Um die kupferzeitliche Gletschermumie 'Ötzi', die 1991 in den Ötztaler Alpen am Similaun-Gletscher in Südtirol gefunden wurde, ranken sich zahlreiche Gerüchte: Nicht nur, dass man erst im Nachhinein eine todbringende Pfeilspitze in der linken Schulter fand, dass ein Schädel-Hirn-Trauma und gebrochene Rippen aufgetreten und eine Tätowierung vorhanden waren ...
Sondern angeblich litt er auch unter Arthrose und Karies – vermutlich wegen fehlender Vollwert-Frischkost, ohne Bircher-Müsli, Salat und Südfrüchte und wegen zu viel „Junk-Food“ mit Pasta, Wein, Honig bzw. Fleisch als Jagdstrecke von schnell flüchtendem oder angreifendem „Fast-Food“?
Auch eine Laktoseintoleranz wurde ihm gelegentlich unterstellt, vermutlich weil man einen in der Nähe gefundenen Tetra Pak® mit Sojamilch nicht anders zuordnen wollte. Die Anfälligkeit für Herz-Kreislauf-Erkrankungen mit RR-Werten von null mm Hg wurde vermutlich mit einer pathologischen „Kipptisch“-Untersuchung als „Kollaps-Neigung“ detektiert. Doch was jetzt im Volltext in SCIENCE mit dem Titel: „The 5300-year-old Helicobacter pylori genome of the Iceman“ von Frank Maixner et al. unter
http://science.sciencemag.org/content/351/6269/162.full publiziert wurde, ist n i c h t der vage Hinweis auf Eiweiße, die typischerweise von neutrophilen Granulozyten gebildet werden. Sondern im kältekonservierten Magen-Darm-Trakt gelang der Nachweis von Übereinstimmungen im direkten Gene-Coding und –Mapping mit einer Eurasischen Helicobacter pylori (H.p.) Variante [“Gene coverage and distribution of the enriched and validated Iceman H. pylori reads mapped onto the 1.6 Mb large reference genome H. pylori 26695.”] In ländlichen Bereichen ist noch heute weit mehr als die Hälfte der gesamten Menschheit mit H. p. infiziert: Ein klassischer Schmutzkeim, der bereits im frühkindlichen Krabbelalter aufgenommen wird und später i. d. R. nicht mehr von Mensch zu Mensch übertragen werden kann. Warum im Verhältnis zu seiner hohen Prävalenz nur relativ wenige an diesem säurefesten Keim invasiv und inzident erkranken, können selbst die beiden Medizin-Physiologie-Nobelpreisträger von 2005, Barry J. Marshall und J. Robin Warren, nicht erklären. Bei der vor 5.300 Jahren erreichbaren Lebenserwartung waren sicher kein Magenkarzinom oder die Entwicklung eines MALT-Lymphoms zu erwarten. Da hätten, rein erdgeschichtlich betrachtet, die kurze Zeit danach entdeckten H2-Blocker wie Ranitidin und die Sekunden später synthetisierten Ome-, Esome- und Panto-Prazole bzw. die dann folgende Entwicklung der H. p. Eradikation geholfen. Eines ist sicher: Wenn die Klimakammer in Bozen den „Ötzi“ nicht immer so frisch und kalt halten würde, kämen zu den Gerüchten um seinen Tod auch noch ziemlich üble Gerüche hinzu, und der Magen-Darm-Trakt wäre für die Wissenschaftler unwiederbringlich futsch gewesen!

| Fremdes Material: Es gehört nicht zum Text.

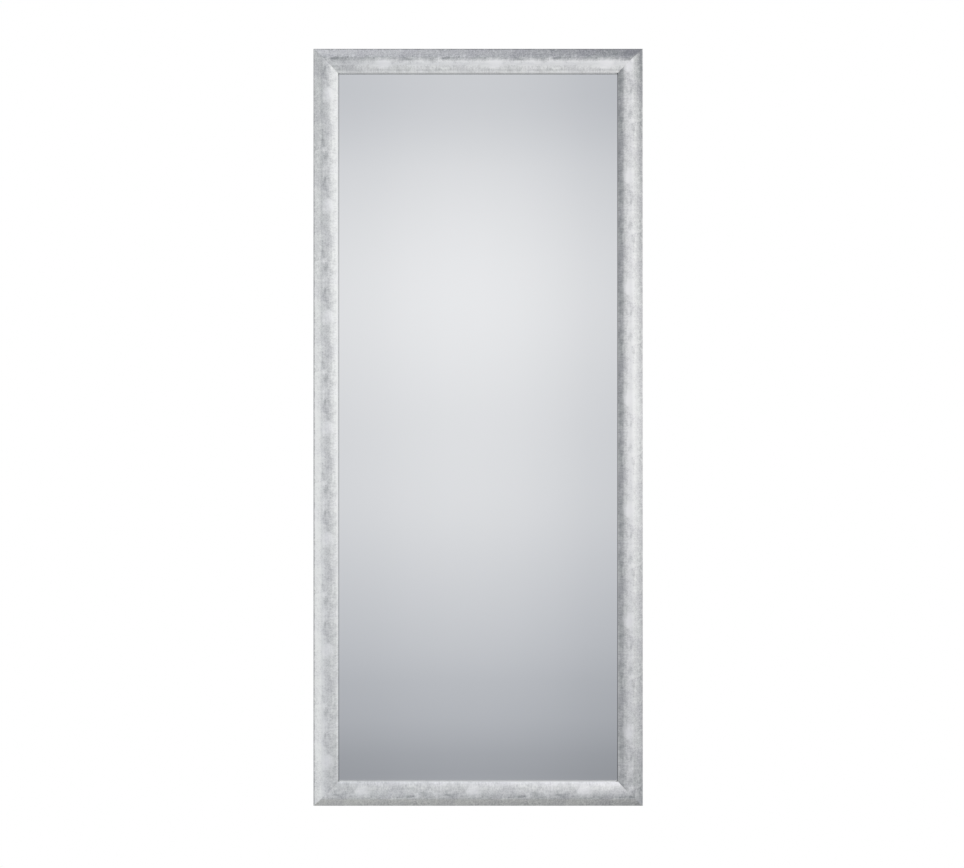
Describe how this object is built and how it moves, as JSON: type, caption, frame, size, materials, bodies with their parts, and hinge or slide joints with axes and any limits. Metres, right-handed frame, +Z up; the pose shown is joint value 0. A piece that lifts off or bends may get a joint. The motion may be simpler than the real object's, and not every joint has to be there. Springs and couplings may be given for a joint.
{
  "type": "wall mirror",
  "caption": "Tall rectangular wall mirror in a mitred silver moulding that rises to a soft crest and rolls down to the pane, with ring hangers and wall bumpers behind.",
  "frame": {"origin": "centre of the outline, in the plane of the bumper faces, which is the wall's surface", "axes": "+X to the right as seen from the front, +Y from the front to the wall, +Z up along the long sides"},
  "size_m": [0.693, 0.0345, 1.593],
  "materials": {
    "silver_moulding": "mottled silver foil over a sanded core, satin",
    "silvered_pane": "clear float glass, silvered on the back",
    "foam": "closed-cell foam sheet",
    "hardboard": "plain hardboard",
    "packer": "moulded strip",
    "fixing_steel": "plain steel",
    "hanger_steel": "bright zinc plate",
    "screw_steel": "bright zinc plate",
    "bumper": "matt soft rubber"
  },
  "bodies": {
    "mirror": {"backing_board": "hardboard", "corner_nails_bottom_left": "fixing_steel", "corner_nails_bottom_right": "fixing_steel", "corner_nails_top_left": "fixing_steel", "corner_nails_top_right": "fixing_steel", "edge_packers_bottom": "packer", "edge_packers_left": "packer", "edge_packers_right": "packer", "edge_packers_top": "packer", "foam_interlayer": "foam", "frame_rail_bottom": "silver_moulding", "frame_rail_left": "silver_moulding", "frame_rail_right": "silver_moulding", "frame_rail_top": "silver_moulding", "glazing_points_bottom": "fixing_steel", "glazing_points_left": "fixing_steel", "glazing_points_right": "fixing_steel", "glazing_points_top": "fixing_steel", "hanger_screws_left": "screw_steel", "hanger_screws_right": "screw_steel", "hanger_strap_left": "hanger_steel", "hanger_strap_right": "hanger_steel", "mirror_pane": "silvered_pane", "wall_bumper_bottom_left": "bumper", "wall_bumper_bottom_right": "bumper", "wall_bumper_top_left": "bumper", "wall_bumper_top_right": "bumper"},
    "ring_left": {"hanger_ring_left": "hanger_steel"},
    "ring_right": {"hanger_ring_right": "hanger_steel"}
  },
  "joints": [
    {"name": "ring_left_swing", "type": "hinge", "parent": "mirror", "child": "ring_left", "pos_m": [-0.32375, -0.00372, 0.4965], "axis": [-1, 0, 0], "range_deg": [-2, 174]},
    {"name": "ring_right_swing", "type": "hinge", "parent": "mirror", "child": "ring_right", "pos_m": [0.32375, -0.00372, 0.4965], "axis": [-1, 0, 0], "range_deg": [-2, 174]}
  ]
}
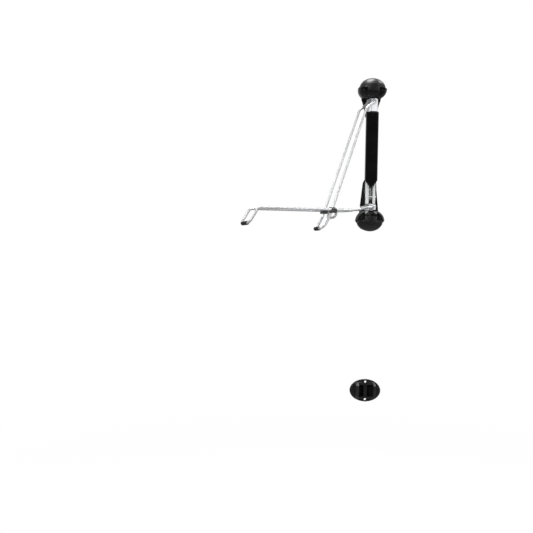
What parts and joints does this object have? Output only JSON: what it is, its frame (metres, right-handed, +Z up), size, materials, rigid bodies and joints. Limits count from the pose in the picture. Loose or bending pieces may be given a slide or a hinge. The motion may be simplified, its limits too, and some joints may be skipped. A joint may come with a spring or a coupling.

P.S.: Mein Foto ist eine Teil-Abbildung von Fresken aus der ältesten Kirche Südtirols, in der Nähe des Fundortes von "Ötzi". Als diese Bilder im 8. Jahrhundert aufgetragen wurden, lag die Gletschermumie schon ca. 4.000 Jahre im Gletschereis, bis sie erst weitere 1.300 Jahre später aufgefunden wurde.